A Roadmap to Finance Efficiency

  • Kirit Patel , Regional Managing Director at EOH

  • 16.01.2018 07:30 am
  • undisclosed

London-based Big Bus Tours is the largest operator of open-top sightseeing tours in the world, providing sightseeing tours in 19 cities across three continents. The company was formed in 2011 by the merger of two established sightseeing tour businesses: The Big Bus Company Ltd (based in London) and Les Cars Rouges (based in Paris).

The company’s business model is designed to provide a flexible approach to city discovery. Each tour provides a hop-on, hop-off facility at a variety of locations, while the company creates opportunities for incremental sales by providing additional, optional experiences while each tour is underway.

However, that flexibility wasn’t always being matched by the company’s Excel-based finance systems.

With over 40 legal reporting entities across multiple jurisdictions, consolidation of results at month-end had become complex and time-consuming – “A process of cobbling together 20-plus spreadsheets every month to deliver our report to the board,” said David Stafford, Group Financial Director for Big Bus. “We needed a way to simplify consolidation and speed things up, and get rid of any need to chase people or interrogate data closely for entry errors.”

Stafford also wanted to integrate data from the company’s handheld point-of-sale system into the finance system and generate a daily flash report based on sales tallies and passenger numbers collected on the PoS server.

Big Bus had also been looking for a way to capture non-financial information on local factors that had a direct impact on sales or could help show daily results in context; for example, local weather and traffic reports. If a workable system could be created for data collection the next step would be to integrate the non-financial metrics in a manner that would aid forecasting and improve the foreseeability of sales outcomes.

“Running our consolidation and reporting processes off Excel was do-able, but time consuming. And the system and processes we’d developed wouldn’t allow us to easily capture or integrate different kinds of data. We also struggled to drill-down into any of the data once we had captured it,” said Stafford.

As a growing global business, Stafford and his team needed to respond to the growing corporate appetite for insights on which to base business decisions.

“We really felt like we had reached the limits of what we could do with spreadsheets,” adds Stafford. “We needed a solution that would allow us to capture and integrate all the data types that were of interest to us, and then make its straightforward to analyse that data and share it internally.”

A flexible finance system for a flexible business model

The practicalities of Big Bus’ business meant that the system would need to be able to gather and consolidate data from a number of geographically diverse subsidiaries in multiple currencies, expedite the reconciliation process, allow the input of non-financial information, while integrate PoS sales data to provide sophisticated group monthly management information. It would also need to ensure input controls that would guarantee the validity of submissions.

As spreadsheets could not provide a scalable financial reporting, consolidation and analysis capability for the business, an objective was set to automate as much of the consolidation and data integration process as possible. For non-financial data capture it was determined that a bespoke solution might also be needed.

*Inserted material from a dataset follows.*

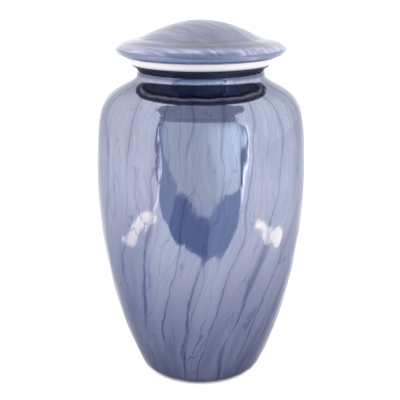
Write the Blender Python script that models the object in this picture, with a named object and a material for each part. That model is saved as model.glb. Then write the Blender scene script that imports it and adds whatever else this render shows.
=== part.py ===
"""Adult funeral urn: a hollow turned vessel, the bare metal ring round its mouth, and its lift-off lid.

Metres, +Z up. The origin is the centre of the flat base. Every piece is turned about Z, so each one is
an outline of (radius, height) points. Outlines run up the outside; a heading is degrees from straight up,
with plus leaning outwards.
"""

import math

import bmesh
import bpy
import numpy as np
from mathutils import Vector
from mathutils.geometry import interpolate_bezier

# The vessel's outside, each height measured from the one before it
foot_radius = 0.0383
foot_corner_radius = 0.0117
foot_lean = 25.1
foot_pull = 0.053
belly_radius = 0.07805
belly_height = 0.1491
belly_pull_below = 0.0346
belly_pull_above = 0.0514
shoulder_inset = 0.0067
shoulder_rise = 0.0587
shoulder_lean = -25.7
shoulder_pull_below = 0.0011
shoulder_pull_above = 0.0142
neck_radius = 0.0468
neck_rise = 0.0204
neck_pull_below = 0.0059
neck_straight = 0.0013
mouth_flare = 0.0032
mouth_flare_rise = 0.0052
mouth_flare_heading = 48
mouth_flare_pull = 0.0022
vessel_wall = 0.0025

# The ring on the mouth, with a collar that goes down into the neck
ring_overhang = 0.0037
ring_flare_rise = 0.0028
ring_flare_pull = 0.0028
ring_height = 0.0062
ring_edge = 0.0005
collar_depth = 0.008
collar_wall = 0.003

# The lid: a rounded rim, a shallow step above it and a low dome
lid_overhang = 0.0079
lid_rim_round = 0.0071
lid_rim_half_height = 0.0046
lid_rim_pull_under = 0.0041
lid_rim_pull_below = 0.0025
lid_rim_pull_above = 0.0018
lid_step_inset = 0.0144
lid_step_height = 0.012
lid_step_heading = -81
lid_step_pull_below = 0.0108
lid_step_pull_above = 0.0008
lid_crown_inset = 0.0231
lid_crown_height = 0.015
lid_crown_heading = -64
lid_crown_pull_below = 0.0061
lid_crown_pull_above = 0.0077
lid_height = 0.0248
lid_top_pull = 0.0164
lid_wall = 0.0025
plug_depth = 0.0085
plug_wall = 0.0025

# Fits, and how finely the pieces are turned
seat_gap = 0.0003
collar_clearance = 0.0003
plug_clearance = 0.0005
turn_steps = 48
sharp_angle = 35

# Radii and heights that follow from the sizes above
shoulder_radius = belly_radius - shoulder_inset
shoulder_height = belly_height + shoulder_rise
neck_height = shoulder_height + neck_rise
mouth_radius = neck_radius + mouth_flare
mouth_height = neck_height + neck_straight + mouth_flare_rise
neck_bore = neck_radius - vessel_wall
collar_radius = neck_bore - collar_clearance
ring_bore = collar_radius - collar_wall
ring_radius = mouth_radius + ring_overhang
ring_foot = mouth_height + seat_gap
ring_top = ring_foot + ring_height
lid_foot = ring_top + seat_gap
lid_radius = ring_radius + lid_overhang
plug_radius = ring_bore - plug_clearance


def heading(degrees):
    return np.array([math.sin(math.radians(degrees)), math.cos(math.radians(degrees))])


def curve(start, start_heading, start_pull, end, end_heading, end_pull, steps):
    """Bezier points from start to end, leaving and arriving at these headings; a pull is a handle's length."""
    start, end = np.array(start), np.array(end)
    handles = start + start_pull * heading(start_heading), end - end_pull * heading(end_heading)
    knots = [Vector((*point, 0)) for point in (start, *handles, end)]
    return np.array([point.xy for point in interpolate_bezier(*knots, steps + 1)])


def arc(centre, radius, start_heading, end_heading, steps):
    """Points round an outer corner, from one heading to the other."""
    turn = np.radians(np.linspace(start_heading, end_heading, steps + 1))
    return np.array(centre) + radius * np.stack([np.cos(turn), -np.sin(turn)], axis=1)


def join(*runs):
    """One outline out of runs of points that start where the last one ended."""
    points = np.concatenate([np.atleast_2d(run) for run in runs])
    apart = np.linalg.norm(np.diff(points, axis=0), axis=1) > 1e-6
    return points[np.append(True, apart)]


def inset(outline, wall):
    """The inside of a wall: each outside point moved in by the wall, less those that end up too near another."""
    run = np.gradient(outline, axis=0)
    outward = np.stack([run[:, 1], -run[:, 0]], axis=1)
    inside = outline - wall * outward / np.linalg.norm(outward, axis=1, keepdims=True)
    start, side = outline[:-1], np.diff(outline, axis=0)
    along = ((inside[:, None] - start) * side).sum(axis=2) / (side**2).sum(axis=1)
    nearest = start + np.clip(along, 0, 1)[:, :, None] * side
    reach = np.linalg.norm(inside[:, None] - nearest, axis=2).min(axis=1)
    return inside[(reach > 0.97 * wall) & (inside[:, 0] > 0)]


def turned(name, outline, closed, colour, metallic, roughness):
    """A solid turned from an outline that runs up its outside. An open outline ends on the axis."""
    bm = bmesh.new()
    corners = [bm.verts.new((radius, 0, height)) for radius, height in outline]
    pairs = list(zip(corners, corners[1:])) + ([(corners[-1], corners[0])] if closed else [])
    edges = [bm.edges.new(pair) for pair in pairs]
    bmesh.ops.spin(
        bm, geom=corners + edges, axis=(0, 0, 1), cent=(0, 0, 0), steps=turn_steps, angle=2 * math.pi
    )
    bmesh.ops.remove_doubles(bm, verts=bm.verts, dist=1e-6)
    bmesh.ops.recalc_face_normals(bm, faces=bm.faces)
    mesh = bpy.data.meshes.new(name)
    bm.to_mesh(mesh)
    bm.free()
    mesh.shade_smooth()
    mesh.set_sharp_from_angle(angle=math.radians(sharp_angle))
    material = bpy.data.materials.new(name)
    material.use_nodes = True
    shader = material.node_tree.nodes["Principled BSDF"]
    shader.inputs["Base Color"].default_value = (*colour, 1)
    shader.inputs["Metallic"].default_value = metallic
    shader.inputs["Roughness"].default_value = roughness
    mesh.materials.append(material)
    piece = bpy.data.objects.new(name, mesh)
    bpy.context.scene.collection.objects.link(piece)
    return piece


def vessel_outline():
    foot = arc((foot_radius, foot_corner_radius), foot_corner_radius, 90, foot_lean, 3)
    belly = (belly_radius, belly_height)
    shoulder = (shoulder_radius, shoulder_height)
    neck = (neck_radius, neck_height)
    side = join(
        (0, 0),
        foot,
        curve(foot[-1], foot_lean, foot_pull, belly, 0, belly_pull_below, 6),
        curve(belly, 0, belly_pull_above, shoulder, shoulder_lean, shoulder_pull_below, 6),
        curve(shoulder, shoulder_lean, shoulder_pull_above, neck, 0, neck_pull_below, 8),
    )
    flare_foot = (neck_radius, neck_height + neck_straight)
    mouth = (mouth_radius, mouth_height)
    flare = curve(flare_foot, 0, mouth_flare_pull, mouth, mouth_flare_heading, mouth_flare_pull, 3)
    # The inside follows the outside up to the neck, and the bore runs straight from there to the mouth
    inside = inset(side, vessel_wall)
    inside = inside[inside[:, 1] < neck_height - 1e-4]
    bore = [(neck_bore, mouth_height), (neck_bore, neck_height)]
    return join(side, flare, bore, inside[::-1], (0, vessel_wall))


def ring_outline():
    flare_top = (ring_radius - ring_edge, ring_foot + ring_flare_rise)
    rim = arc((ring_radius - ring_edge, ring_top - ring_edge), ring_edge, 0, -90, 3)
    return join(
        (collar_radius, ring_foot - collar_depth),
        (collar_radius, ring_foot),
        curve((mouth_radius, ring_foot), mouth_flare_heading, ring_flare_pull, flare_top, 8, ring_edge, 4),
        rim,
        (ring_bore, ring_top),
        (ring_bore, ring_foot - collar_depth),
    )


def lid_outline():
    rim_foot = (lid_radius - lid_rim_round, lid_foot)
    rim = (lid_radius, lid_foot + lid_rim_half_height)
    step = (lid_radius - lid_step_inset, lid_foot + lid_step_height)
    crown = (lid_radius - lid_crown_inset, lid_foot + lid_crown_height)
    top = (0, lid_foot + lid_height)
    outside = join(
        curve(rim_foot, 90, lid_rim_pull_under, rim, 0, lid_rim_pull_below, 4),
        curve(rim, 0, lid_rim_pull_above, step, lid_step_heading, lid_step_pull_below, 6),
        curve(step, lid_step_heading, lid_step_pull_above, crown, lid_crown_heading, lid_crown_pull_below, 2),
        curve(crown, lid_crown_heading, lid_crown_pull_above, top, -90, lid_top_pull, 5),
    )
    inside = inset(outside, lid_wall)
    plug_foot = lid_foot - plug_depth
    plug_bore = plug_radius - plug_wall
    return join(
        (0, lid_foot + lid_height - lid_wall),
        inside[::-1],
        (plug_bore, lid_foot + lid_wall),
        (plug_bore, plug_foot),
        (plug_radius, plug_foot),
        (plug_radius, lid_foot),
        outside,
    )


for old in list(bpy.data.objects):
    bpy.data.objects.remove(old, do_unlink=True)

turned("urn_body", vessel_outline(), False, (0.26, 0.28, 0.46), 0.7, 0.12)
turned("mouth_ring", ring_outline(), True, (0.87, 0.87, 0.89), 1.0, 0.3)
turned("lid", lid_outline(), False, (0.37, 0.38, 0.53), 0.7, 0.12)
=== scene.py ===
import math

import bpy
import numpy as np
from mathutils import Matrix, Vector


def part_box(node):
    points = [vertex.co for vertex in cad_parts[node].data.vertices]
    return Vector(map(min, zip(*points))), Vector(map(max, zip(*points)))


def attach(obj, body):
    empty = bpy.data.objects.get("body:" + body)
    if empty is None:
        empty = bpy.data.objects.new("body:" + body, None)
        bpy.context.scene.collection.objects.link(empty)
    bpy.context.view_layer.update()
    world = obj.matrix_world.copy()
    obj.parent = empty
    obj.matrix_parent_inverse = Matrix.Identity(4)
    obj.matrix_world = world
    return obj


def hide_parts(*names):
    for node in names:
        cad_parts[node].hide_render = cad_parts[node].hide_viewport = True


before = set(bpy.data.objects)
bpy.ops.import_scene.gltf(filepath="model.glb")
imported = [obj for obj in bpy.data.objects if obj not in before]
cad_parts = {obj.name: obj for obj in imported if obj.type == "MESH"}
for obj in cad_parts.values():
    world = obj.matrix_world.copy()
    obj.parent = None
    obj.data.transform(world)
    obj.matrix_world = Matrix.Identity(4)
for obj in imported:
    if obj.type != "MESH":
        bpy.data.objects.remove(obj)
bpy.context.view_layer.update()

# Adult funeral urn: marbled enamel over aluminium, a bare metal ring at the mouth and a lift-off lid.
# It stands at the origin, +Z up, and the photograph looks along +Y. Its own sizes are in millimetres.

mm = 0.001
slack = 0.1  # Two places nearer than this, in millimetres, count as one
nothing = 0.001  # A length in millimetres that is too short to count
studioLevel = 3.2  # How many times as bright as white paper the tent round the urn is


# An sRGB colour such as #a0b0c0 as linear red, green, blue and alpha
def linear(hexColour):
    parts = np.array([int(hexColour[i:i + 2], 16) for i in (1, 3, 5)]) / 255
    lit = np.where(parts <= 0.04045, parts / 12.92, ((parts + 0.055) / 1.055) ** 2.4)
    return (*lit.tolist(), 1.0)


# Adds a node: settings are its own properties, and an input is a value or another node's socket
def addNode(tree, kind, inputs, **settings):
    made = tree.nodes.new(kind)
    for name, value in settings.items():
        setattr(made, name, value)
    for name, value in inputs.items():
        if isinstance(value, bpy.types.NodeSocket):
            tree.links.new(value, made.inputs[name])
        else:
            made.inputs[name].default_value = value
    return made


def newMaterial(name):
    material = bpy.data.materials.new(name)
    material.use_nodes = True
    return material, material.node_tree, material.node_tree.nodes["Principled BSDF"]


# Outlines are (radius, height) points in millimetres that run up the outside.
# A heading is degrees from straight up, with plus leaning outwards.
def headingOf(degrees):
    return np.array([math.sin(math.radians(degrees)), math.cos(math.radians(degrees))])


# Cubic Bezier: the start, a handle along its heading, a handle back along the end's heading, the end
def curve(start, startHeading, startPull, end, endHeading, endPull, steps):
    start, end = np.array(start, float), np.array(end, float)
    t = np.linspace(0, 1, steps + 1)[:, None]
    out = start + startPull * headingOf(startHeading)
    back = end - endPull * headingOf(endHeading)
    return (1 - t) ** 3 * start + 3 * t * (1 - t) ** 2 * out + 3 * t**2 * (1 - t) * back + t**3 * end


# Circular corner: the centre plus the radius at a right angle to each heading in turn
def arc(centre, radius, startHeading, endHeading, steps):
    turn = np.radians(np.linspace(startHeading, endHeading, steps + 1))
    return np.array(centre) + radius * np.stack([np.cos(turn), -np.sin(turn)], axis=1)


# Straight run: points spread evenly from start to end
def straight(start, end, steps):
    t = np.linspace(0, 1, steps + 1)[:, None]
    return (1 - t) * np.array(start, float) + t * np.array(end, float)


# One outline out of runs of points, less each point that repeats the one before it
def join(*runs):
    points = np.concatenate([np.atleast_2d(run) for run in runs])
    apart = np.linalg.norm(np.diff(points, axis=0), axis=1) > nothing
    return points[np.append(True, apart)]


# Inside of a wall: each point moved in by the wall at a right angle, less those nearer than that to
# another. Points stand a little apart, so a little less than the wall still counts as clear.
def inset(outline, wall):
    clear = 0.985 * wall
    run = np.gradient(outline, axis=0)
    outward = np.stack([run[:, 1], -run[:, 0]], axis=1)
    inside = outline - wall * outward / np.linalg.norm(outward, axis=1, keepdims=True)
    reach = np.linalg.norm(inside[:, None] - outline[None], axis=2).min(axis=1)
    return inside[(reach > clear) & (inside[:, 0] > 0)]


# Length of the outline from its start to each of its points
def lengthAlong(outline):
    return np.append(0, np.cumsum(np.linalg.norm(np.diff(outline, axis=0), axis=1)))


# Degrees between each column of a turned piece and one direction, whichever way round is shorter
def degreesAside(around, direction):
    angle = np.arange(around) * 360 / around
    return np.abs((angle - direction + 180) % 360 - 180)


# One smooth step from 0 at the low value to 1 at the high one: 3 t^2 - 2 t^3
def eased(value, low, high):
    t = np.clip((value - low) / (high - low), 0, 1)
    return t * t * (3 - 2 * t)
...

The ultimate aim would be to produce a consistent version of the truth that provided the basis for more frequent reporting with additional sales detail and contextual information around results. That pointed to investment in an enterprise resource planning (ERP) solution.

Big Bus followed a rigorous product selection process. The list of vendors was whittled down by capabilities and SAP BPC moved to first place, with EOH UK as the preferred implementation partner.

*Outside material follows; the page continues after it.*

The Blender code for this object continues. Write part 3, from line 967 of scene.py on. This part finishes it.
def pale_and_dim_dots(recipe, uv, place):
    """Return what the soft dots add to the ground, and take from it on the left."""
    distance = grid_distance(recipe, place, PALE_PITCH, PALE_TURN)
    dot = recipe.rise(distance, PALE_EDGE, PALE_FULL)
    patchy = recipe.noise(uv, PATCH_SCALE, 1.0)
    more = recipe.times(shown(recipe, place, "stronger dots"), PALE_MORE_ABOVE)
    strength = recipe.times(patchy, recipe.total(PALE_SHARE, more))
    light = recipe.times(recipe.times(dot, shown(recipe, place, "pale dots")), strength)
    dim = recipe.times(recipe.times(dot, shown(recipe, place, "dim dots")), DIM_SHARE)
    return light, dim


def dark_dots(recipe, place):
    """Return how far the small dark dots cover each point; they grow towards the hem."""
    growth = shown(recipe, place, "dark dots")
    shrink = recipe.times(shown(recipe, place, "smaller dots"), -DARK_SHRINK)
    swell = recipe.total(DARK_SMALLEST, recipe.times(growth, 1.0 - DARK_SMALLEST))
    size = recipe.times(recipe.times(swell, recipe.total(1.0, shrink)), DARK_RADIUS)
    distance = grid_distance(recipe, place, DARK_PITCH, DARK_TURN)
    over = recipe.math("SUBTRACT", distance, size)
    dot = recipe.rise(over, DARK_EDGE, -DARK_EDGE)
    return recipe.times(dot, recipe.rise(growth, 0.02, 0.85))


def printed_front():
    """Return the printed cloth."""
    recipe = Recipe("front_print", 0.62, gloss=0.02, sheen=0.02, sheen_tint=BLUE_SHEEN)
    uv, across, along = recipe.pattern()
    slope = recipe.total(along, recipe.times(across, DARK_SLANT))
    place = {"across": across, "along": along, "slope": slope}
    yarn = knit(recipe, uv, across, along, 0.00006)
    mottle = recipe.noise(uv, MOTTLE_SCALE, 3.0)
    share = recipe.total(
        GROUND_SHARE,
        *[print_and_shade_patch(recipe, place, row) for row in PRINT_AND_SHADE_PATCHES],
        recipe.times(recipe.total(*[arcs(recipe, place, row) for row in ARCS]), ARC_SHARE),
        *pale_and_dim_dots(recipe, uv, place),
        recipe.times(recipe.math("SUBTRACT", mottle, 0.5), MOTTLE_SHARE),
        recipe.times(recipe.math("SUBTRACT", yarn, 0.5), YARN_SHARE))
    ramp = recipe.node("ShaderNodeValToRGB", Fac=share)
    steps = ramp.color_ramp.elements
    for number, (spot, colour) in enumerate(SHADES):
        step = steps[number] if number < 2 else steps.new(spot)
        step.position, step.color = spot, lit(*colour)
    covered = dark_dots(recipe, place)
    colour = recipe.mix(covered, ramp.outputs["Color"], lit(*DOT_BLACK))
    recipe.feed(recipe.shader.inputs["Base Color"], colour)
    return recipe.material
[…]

The chosen Business Planning and Consolidation (BPC) solution delivers planning, budgeting, forecasting, and financial consolidation capabilities in a single application. It enables finance teams to speed-up budget and closing cycles and can help them make better decisions based on what-if analyses and scenario planning. The solution is also flexible enough to handle multiple data formats and integrate them intelligently for analytics.

The implementation partner was able to write the integration scripts for the PoS system data and create input templates for Big Bus city managers, allowing the capture of non-financial data in a consistent format for reporting and analysis. They also managed the company’s steering group for the implementation.

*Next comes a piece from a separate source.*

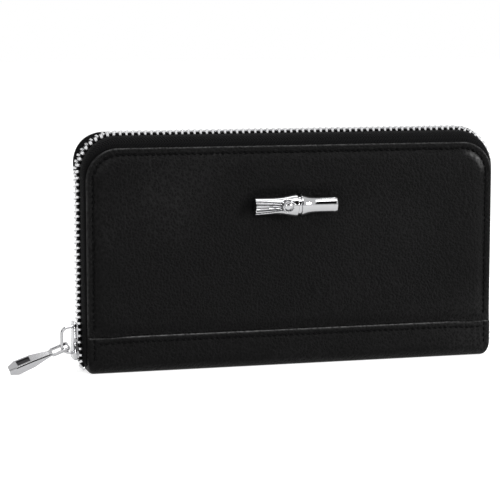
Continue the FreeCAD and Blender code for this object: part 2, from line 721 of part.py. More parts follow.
def add_slider():
    """Main slider on the left run: two flanged plates and the post, then the bridge."""
    body = new_body("slider_body", x="0 - chain_half", z="slider_foot")
    narrow = "row_root + row_clear + flange_wide"
    broad = f"{narrow} + spread"
    foot = "spread_foot - slider_foot"
    head = "spread_head - slider_foot"
    half_outline = ((f"{narrow} - flange_wide", "0"), (broad, "post_foot + flange_wide"),
                    (broad, foot), (narrow, head),
                    (narrow, "slider_long - flange_wide"),
                    (f"{narrow} - flange_wide", "slider_long"))
    outline = half_outline + tuple((f"0 - ( {y} )", z) for y, z in reversed(half_outline))
    for depth in ("0 - slider_gap - slider_plate", "slider_gap"):
        sketch = add_sketch(body, "YZ_Plane", depth)
        polygon(sketch, outline)
        extrude(body, sketch, "slider_plate")
    for depth in ("0 - slider_gap", "slider_gap - flange"):
        sketch = add_sketch(body, "YZ_Plane", depth)
        for sign in ("1", "-1"):
            polygon(sketch, [(f"{sign} * ( {y} )", z) for y, z in (
                (f"{broad} - flange_wide", "post_foot + flange_wide"),
                (broad, "post_foot + flange_wide"),
                (broad, foot), (narrow, head), (narrow, "slider_long - flange_wide"),
                (f"{narrow} - flange_wide", "slider_long - flange_wide"),
                (f"{narrow} - flange_wide", head), (f"{broad} - flange_wide", foot))])
        extrude(body, sketch, "flange")
    add_box(body, "YZ_Plane", ("0 - post_half", "post_half",
                               "post_foot", "post_foot + post_long"),
            "2 * slider_gap", both_ways=True)

    bridge = new_body("slider_bridge", x="0 - chain_half", z="slider_foot")
    sketch = add_sketch(bridge, "XZ_Plane")
    face = "slider_gap + slider_plate"
    outer = (("bridge_out - bridge_bend", "bridge_foot"), ("bridge_out", "bridge_foot + bridge_bend"),
             ("bridge_out", "bridge_head - bridge_bend"), ("bridge_out - bridge_bend", "bridge_head"))
    bend = "bridge_bend + bridge_strap * 0.4142"
    inner = ((f"bridge_out - ( {bend} )", "bridge_head - bridge_strap"),
             ("bridge_out - bridge_strap", f"bridge_head - ( {bend} )"),
             ("bridge_out - bridge_strap", f"bridge_foot + {bend}"),
             (f"bridge_out - ( {bend} )", "bridge_foot + bridge_strap"))
    corners = ((face, "bridge_foot"), *outer, (face, "bridge_head"),
               (face, "bridge_head - bridge_strap"), *inner,
               (face, "bridge_foot + bridge_strap"))
    polygon(sketch, [(f"0 - ( {x} )", z) for x, z in corners])
    extrude(bridge, sketch, "bridge_wide", both_ways=True)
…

“With EOH we had consultants who were both seasoned and highly intelligent,” said David Stafford. “They also had backgrounds in accounting as well as IT. When a vendor understands your professional as well as technical requirements immediately, dealing with any challenges is much more straightforward.”

The results

With the new software in place, Stafford and his team are saving a full day on consolidation at month-end. he old Excel-based systems have been fully replaced and daily and weekly reports to the board have now been automated. The weekly report, which formerly took 1.5 days to complete, now takes a little over an hour.

Implementation of the systems and templates took under three months. Big Bus’ finance team was able to learn the systems with minimal training and start using them in a matter of weeks. The company’s office of finance now has one reliable version of the truth. Stafford and his team can execute monthly consolidation quickly and deliver clear information and better business insights to the company’s board.

Conclusion

The BPC system has enabled Big Bus to significantly save time and to report more insightful results thanks to new, contextual information. The implementation partner has left Big Bus with everything they need to make themselves self-sufficient on the system, giving them the knowledge they needed to configure and manage things themselves and a new-found confidence in reporting and analysis for board level decision-making.